◆ What this task involves
Without omitting anything, return the records precisely as given.

◆ Data
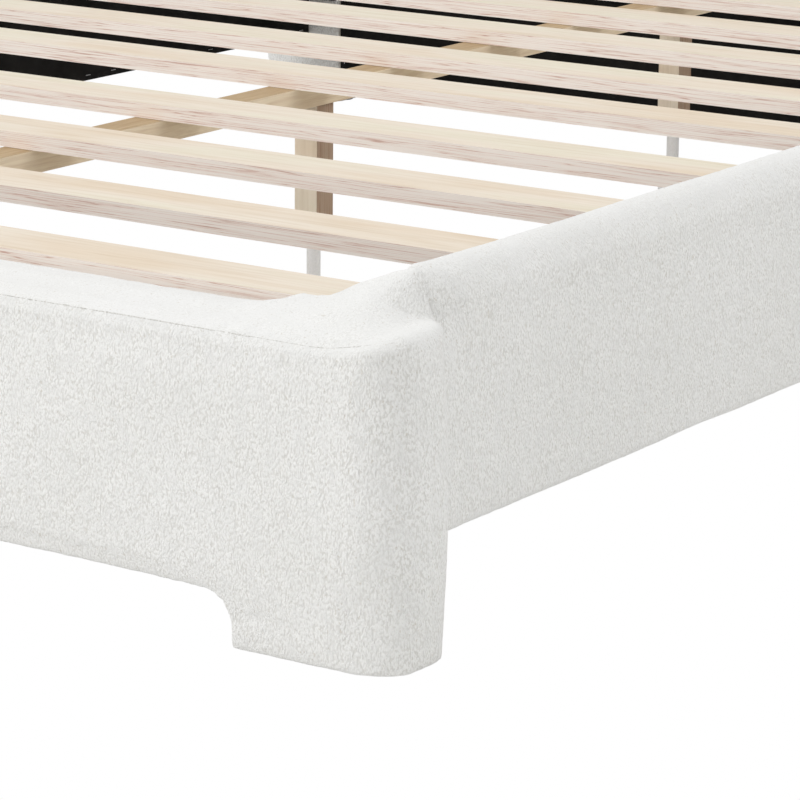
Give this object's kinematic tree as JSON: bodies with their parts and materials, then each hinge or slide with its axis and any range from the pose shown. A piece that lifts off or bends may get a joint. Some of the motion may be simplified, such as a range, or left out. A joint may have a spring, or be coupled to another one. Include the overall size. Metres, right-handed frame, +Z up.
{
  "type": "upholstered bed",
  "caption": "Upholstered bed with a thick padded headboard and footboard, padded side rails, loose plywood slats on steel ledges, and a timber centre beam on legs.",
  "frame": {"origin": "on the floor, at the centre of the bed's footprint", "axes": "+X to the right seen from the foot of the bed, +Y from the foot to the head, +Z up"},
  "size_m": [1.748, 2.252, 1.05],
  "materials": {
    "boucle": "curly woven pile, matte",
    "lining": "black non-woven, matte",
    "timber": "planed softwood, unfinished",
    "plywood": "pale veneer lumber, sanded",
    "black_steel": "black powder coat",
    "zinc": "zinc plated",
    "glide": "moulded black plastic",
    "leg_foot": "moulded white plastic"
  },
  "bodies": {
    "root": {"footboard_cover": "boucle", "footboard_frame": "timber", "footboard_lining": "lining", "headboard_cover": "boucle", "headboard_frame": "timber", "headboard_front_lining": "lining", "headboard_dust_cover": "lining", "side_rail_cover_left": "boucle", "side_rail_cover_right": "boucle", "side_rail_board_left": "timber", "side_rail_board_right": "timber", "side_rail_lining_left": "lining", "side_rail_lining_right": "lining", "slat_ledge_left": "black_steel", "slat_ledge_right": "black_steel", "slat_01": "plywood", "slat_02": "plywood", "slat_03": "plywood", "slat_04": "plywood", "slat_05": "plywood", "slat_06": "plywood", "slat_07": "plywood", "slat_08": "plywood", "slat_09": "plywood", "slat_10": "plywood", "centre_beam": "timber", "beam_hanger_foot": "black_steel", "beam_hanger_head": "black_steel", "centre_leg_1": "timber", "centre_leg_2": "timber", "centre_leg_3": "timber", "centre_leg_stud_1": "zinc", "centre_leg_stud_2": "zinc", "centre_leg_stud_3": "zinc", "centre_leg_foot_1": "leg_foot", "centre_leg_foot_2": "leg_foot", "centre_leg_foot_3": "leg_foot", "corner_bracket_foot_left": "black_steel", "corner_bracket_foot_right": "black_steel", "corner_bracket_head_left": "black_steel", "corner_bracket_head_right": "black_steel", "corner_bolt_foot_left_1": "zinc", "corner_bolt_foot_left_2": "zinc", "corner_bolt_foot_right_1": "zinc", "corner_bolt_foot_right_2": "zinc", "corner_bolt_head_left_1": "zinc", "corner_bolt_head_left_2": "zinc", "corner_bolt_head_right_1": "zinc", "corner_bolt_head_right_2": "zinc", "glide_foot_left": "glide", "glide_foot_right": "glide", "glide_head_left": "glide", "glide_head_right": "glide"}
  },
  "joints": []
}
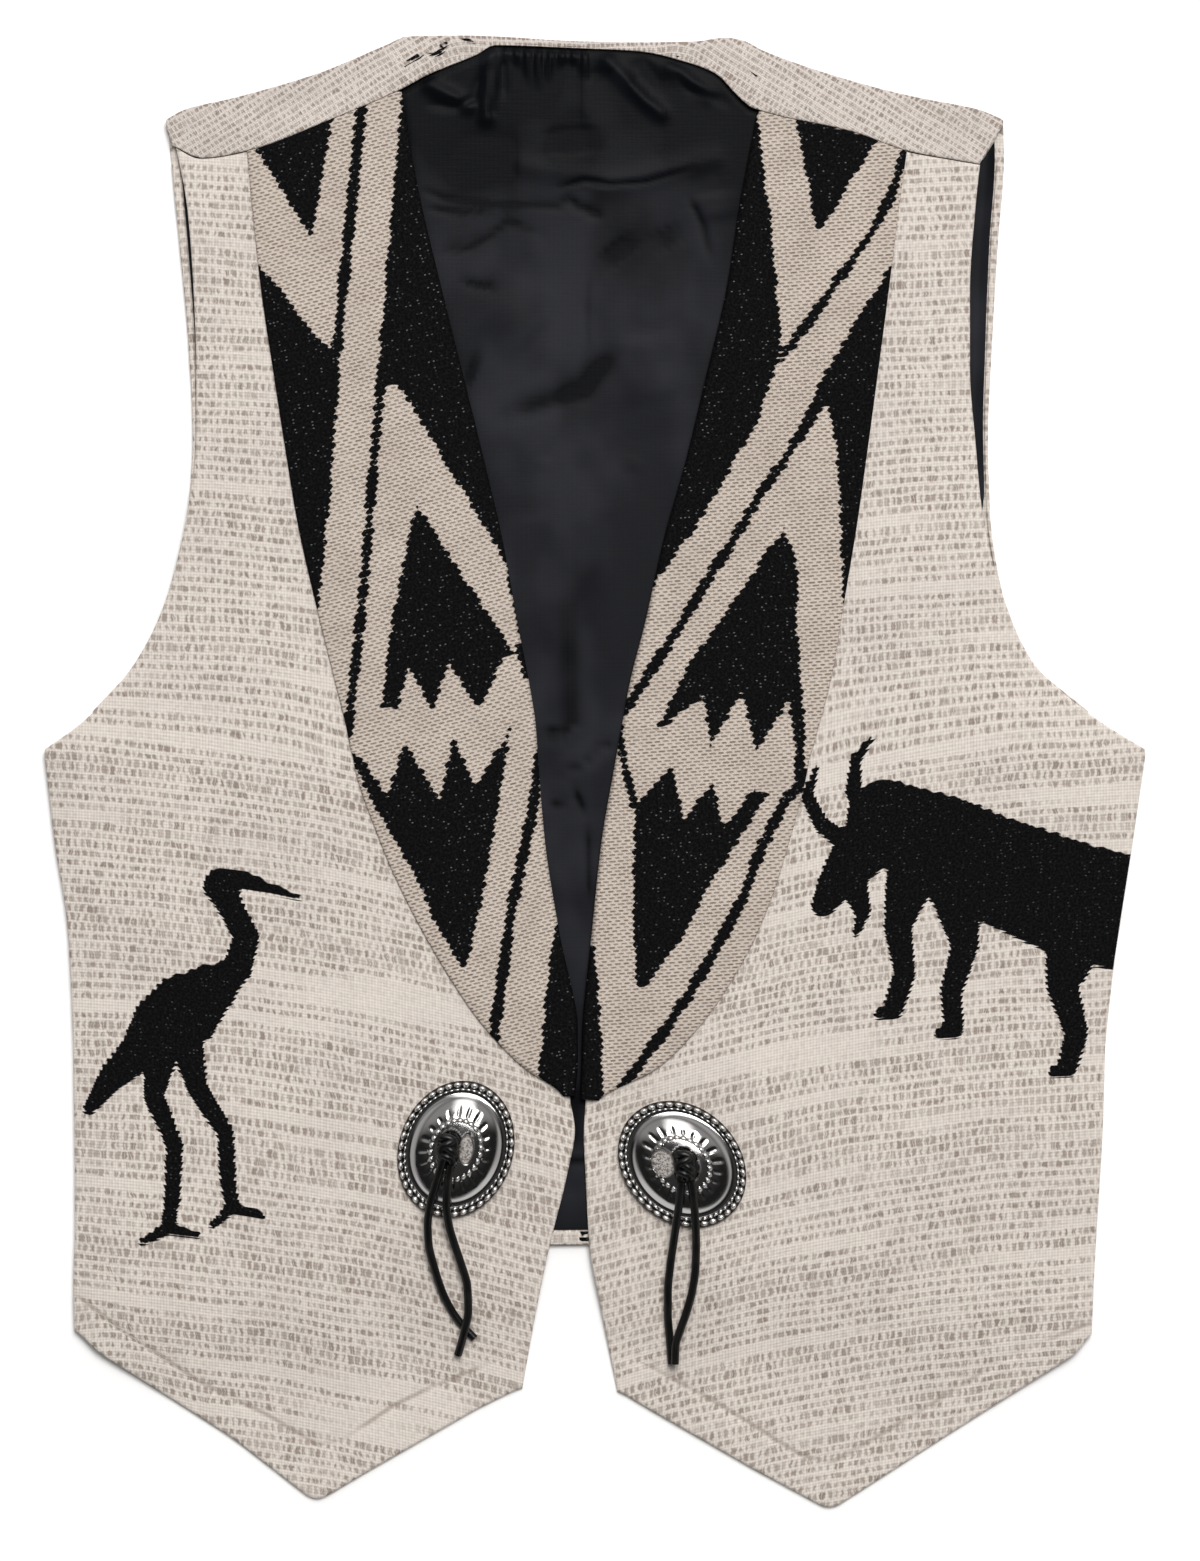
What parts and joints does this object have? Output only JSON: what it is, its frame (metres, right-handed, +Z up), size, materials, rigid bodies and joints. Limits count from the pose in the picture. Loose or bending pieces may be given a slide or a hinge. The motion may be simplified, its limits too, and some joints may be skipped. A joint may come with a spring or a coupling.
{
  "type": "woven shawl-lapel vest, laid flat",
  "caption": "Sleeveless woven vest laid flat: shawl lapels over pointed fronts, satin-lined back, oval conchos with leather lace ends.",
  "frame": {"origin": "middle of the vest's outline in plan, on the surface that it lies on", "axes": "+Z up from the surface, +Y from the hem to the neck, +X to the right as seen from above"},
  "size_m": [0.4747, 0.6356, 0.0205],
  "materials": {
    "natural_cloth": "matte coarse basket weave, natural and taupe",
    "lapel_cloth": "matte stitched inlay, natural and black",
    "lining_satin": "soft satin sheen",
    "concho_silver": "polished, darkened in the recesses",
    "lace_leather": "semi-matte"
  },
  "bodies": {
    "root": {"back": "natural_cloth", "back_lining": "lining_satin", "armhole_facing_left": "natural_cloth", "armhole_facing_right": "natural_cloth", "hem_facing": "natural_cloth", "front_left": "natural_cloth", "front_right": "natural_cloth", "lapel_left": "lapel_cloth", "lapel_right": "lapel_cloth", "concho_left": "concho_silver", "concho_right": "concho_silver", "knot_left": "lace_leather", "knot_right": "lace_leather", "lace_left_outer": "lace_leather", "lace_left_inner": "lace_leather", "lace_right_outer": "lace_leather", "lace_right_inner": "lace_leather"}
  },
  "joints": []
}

◆ Written response
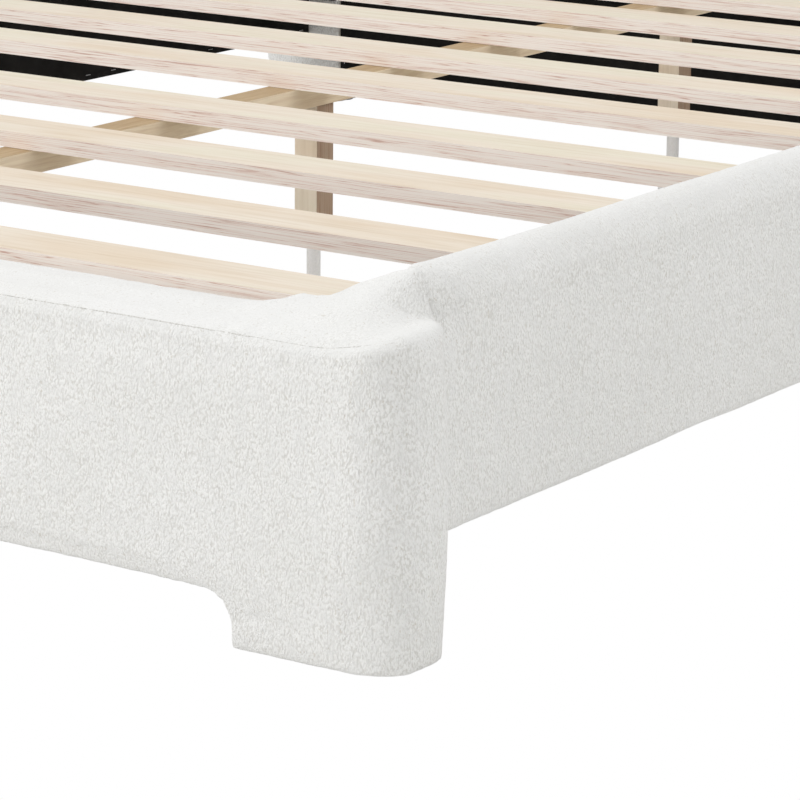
Give this object's kinematic tree as JSON: bodies with their parts and materials, then each hinge or slide with its axis and any range from the pose shown. A piece that lifts off or bends may get a joint. Some of the motion may be simplified, such as a range, or left out. A joint may have a spring, or be coupled to another one. Include the overall size. Metres, right-handed frame, +Z up.
{
  "type": "upholstered bed",
  "caption": "Upholstered bed with a thick padded headboard and footboard, padded side rails, loose plywood slats on steel ledges, and a timber centre beam on legs.",
  "frame": {"origin": "on the floor, at the centre of the bed's footprint", "axes": "+X to the right seen from the foot of the bed, +Y from the foot to the head, +Z up"},
  "size_m": [1.748, 2.252, 1.05],
  "materials": {
    "boucle": "curly woven pile, matte",
    "lining": "black non-woven, matte",
    "timber": "planed softwood, unfinished",
    "plywood": "pale veneer lumber, sanded",
    "black_steel": "black powder coat",
    "zinc": "zinc plated",
    "glide": "moulded black plastic",
    "leg_foot": "moulded white plastic"
  },
  "bodies": {
    "root": {"footboard_cover": "boucle", "footboard_frame": "timber", "footboard_lining": "lining", "headboard_cover": "boucle", "headboard_frame": "timber", "headboard_front_lining": "lining", "headboard_dust_cover": "lining", "side_rail_cover_left": "boucle", "side_rail_cover_right": "boucle", "side_rail_board_left": "timber", "side_rail_board_right": "timber", "side_rail_lining_left": "lining", "side_rail_lining_right": "lining", "slat_ledge_left": "black_steel", "slat_ledge_right": "black_steel", "slat_01": "plywood", "slat_02": "plywood", "slat_03": "plywood", "slat_04": "plywood", "slat_05": "plywood", "slat_06": "plywood", "slat_07": "plywood", "slat_08": "plywood", "slat_09": "plywood", "slat_10": "plywood", "centre_beam": "timber", "beam_hanger_foot": "black_steel", "beam_hanger_head": "black_steel", "centre_leg_1": "timber", "centre_leg_2": "timber", "centre_leg_3": "timber", "centre_leg_stud_1": "zinc", "centre_leg_stud_2": "zinc", "centre_leg_stud_3": "zinc", "centre_leg_foot_1": "leg_foot", "centre_leg_foot_2": "leg_foot", "centre_leg_foot_3": "leg_foot", "corner_bracket_foot_left": "black_steel", "corner_bracket_foot_right": "black_steel", "corner_bracket_head_left": "black_steel", "corner_bracket_head_right": "black_steel", "corner_bolt_foot_left_1": "zinc", "corner_bolt_foot_left_2": "zinc", "corner_bolt_foot_right_1": "zinc", "corner_bolt_foot_right_2": "zinc", "corner_bolt_head_left_1": "zinc", "corner_bolt_head_left_2": "zinc", "corner_bolt_head_right_1": "zinc", "corner_bolt_head_right_2": "zinc", "glide_foot_left": "glide", "glide_foot_right": "glide", "glide_head_left": "glide", "glide_head_right": "glide"}
  },
  "joints": []
}
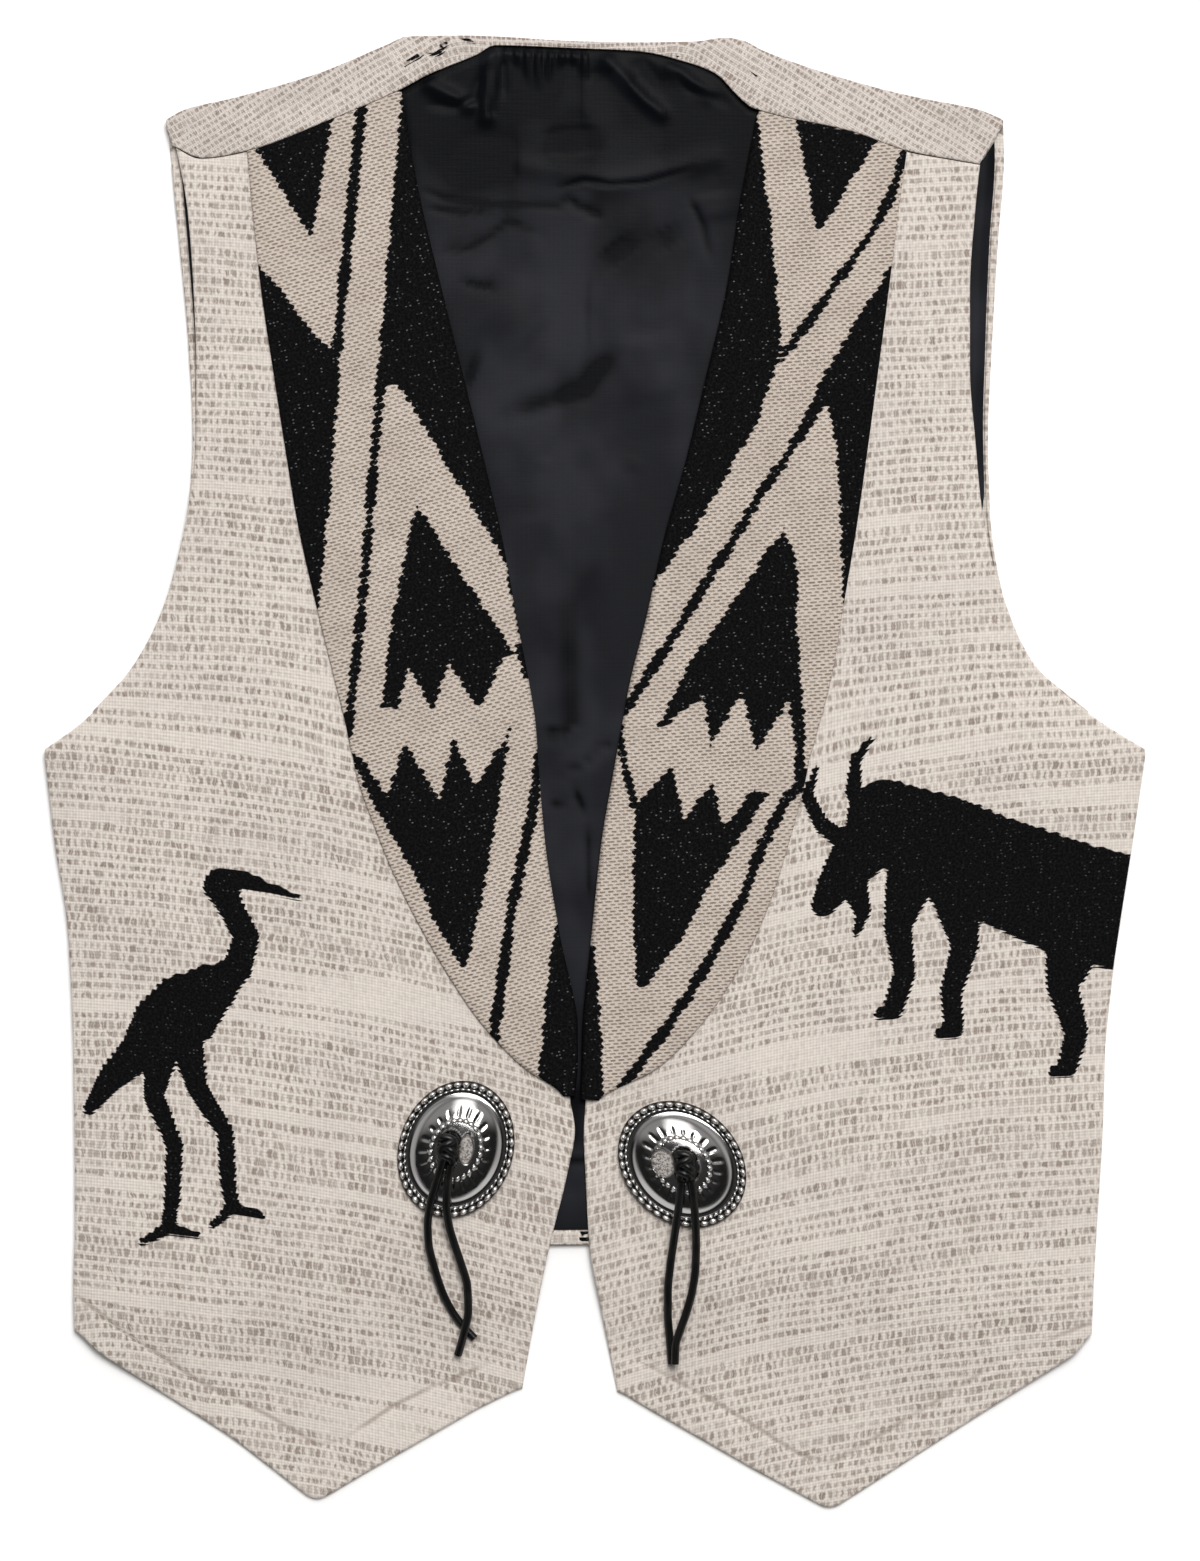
What parts and joints does this object have? Output only JSON: what it is, its frame (metres, right-handed, +Z up), size, materials, rigid bodies and joints. Limits count from the pose in the picture. Loose or bending pieces may be given a slide or a hinge. The motion may be simplified, its limits too, and some joints may be skipped. A joint may come with a spring or a coupling.
{
  "type": "woven shawl-lapel vest, laid flat",
  "caption": "Sleeveless woven vest laid flat: shawl lapels over pointed fronts, satin-lined back, oval conchos with leather lace ends.",
  "frame": {"origin": "middle of the vest's outline in plan, on the surface that it lies on", "axes": "+Z up from the surface, +Y from the hem to the neck, +X to the right as seen from above"},
  "size_m": [0.4747, 0.6356, 0.0205],
  "materials": {
    "natural_cloth": "matte coarse basket weave, natural and taupe",
    "lapel_cloth": "matte stitched inlay, natural and black",
    "lining_satin": "soft satin sheen",
    "concho_silver": "polished, darkened in the recesses",
    "lace_leather": "semi-matte"
  },
  "bodies": {
    "root": {"back": "natural_cloth", "back_lining": "lining_satin", "armhole_facing_left": "natural_cloth", "armhole_facing_right": "natural_cloth", "hem_facing": "natural_cloth", "front_left": "natural_cloth", "front_right": "natural_cloth", "lapel_left": "lapel_cloth", "lapel_right": "lapel_cloth", "concho_left": "concho_silver", "concho_right": "concho_silver", "knot_left": "lace_leather", "knot_right": "lace_leather", "lace_left_outer": "lace_leather", "lace_left_inner": "lace_leather", "lace_right_outer": "lace_leather", "lace_right_inner": "lace_leather"}
  },
  "joints": []
}